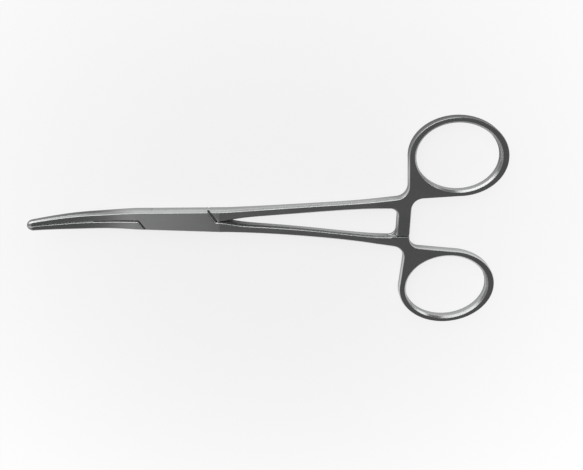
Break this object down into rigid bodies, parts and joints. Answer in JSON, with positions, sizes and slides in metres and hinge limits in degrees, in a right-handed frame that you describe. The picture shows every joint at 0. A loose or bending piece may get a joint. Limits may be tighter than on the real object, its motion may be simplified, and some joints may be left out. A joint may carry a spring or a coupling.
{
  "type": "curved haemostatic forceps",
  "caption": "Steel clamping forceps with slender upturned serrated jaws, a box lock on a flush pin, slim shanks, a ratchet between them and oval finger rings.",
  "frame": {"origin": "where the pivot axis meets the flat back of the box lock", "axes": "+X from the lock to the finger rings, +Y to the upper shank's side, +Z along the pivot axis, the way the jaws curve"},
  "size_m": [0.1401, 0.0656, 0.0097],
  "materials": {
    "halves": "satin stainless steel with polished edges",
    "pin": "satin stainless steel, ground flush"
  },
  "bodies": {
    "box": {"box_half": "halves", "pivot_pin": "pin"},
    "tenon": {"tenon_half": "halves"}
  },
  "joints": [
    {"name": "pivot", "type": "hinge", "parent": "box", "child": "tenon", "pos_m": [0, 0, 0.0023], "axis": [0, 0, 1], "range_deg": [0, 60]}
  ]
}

------------------------------------------------------------

**Given request**: Restate the data above word for word, please.

**Task result**:
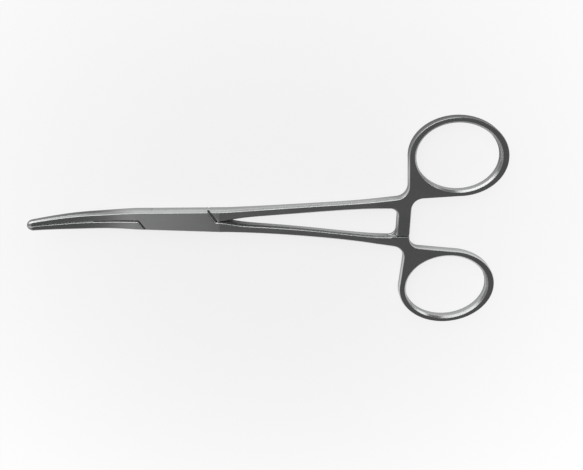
Break this object down into rigid bodies, parts and joints. Answer in JSON, with positions, sizes and slides in metres and hinge limits in degrees, in a right-handed frame that you describe. The picture shows every joint at 0. A loose or bending piece may get a joint. Limits may be tighter than on the real object, its motion may be simplified, and some joints may be left out. A joint may carry a spring or a coupling.
{
  "type": "curved haemostatic forceps",
  "caption": "Steel clamping forceps with slender upturned serrated jaws, a box lock on a flush pin, slim shanks, a ratchet between them and oval finger rings.",
  "frame": {"origin": "where the pivot axis meets the flat back of the box lock", "axes": "+X from the lock to the finger rings, +Y to the upper shank's side, +Z along the pivot axis, the way the jaws curve"},
  "size_m": [0.1401, 0.0656, 0.0097],
  "materials": {
    "halves": "satin stainless steel with polished edges",
    "pin": "satin stainless steel, ground flush"
  },
  "bodies": {
    "box": {"box_half": "halves", "pivot_pin": "pin"},
    "tenon": {"tenon_half": "halves"}
  },
  "joints": [
    {"name": "pivot", "type": "hinge", "parent": "box", "child": "tenon", "pos_m": [0, 0, 0.0023], "axis": [0, 0, 1], "range_deg": [0, 60]}
  ]
}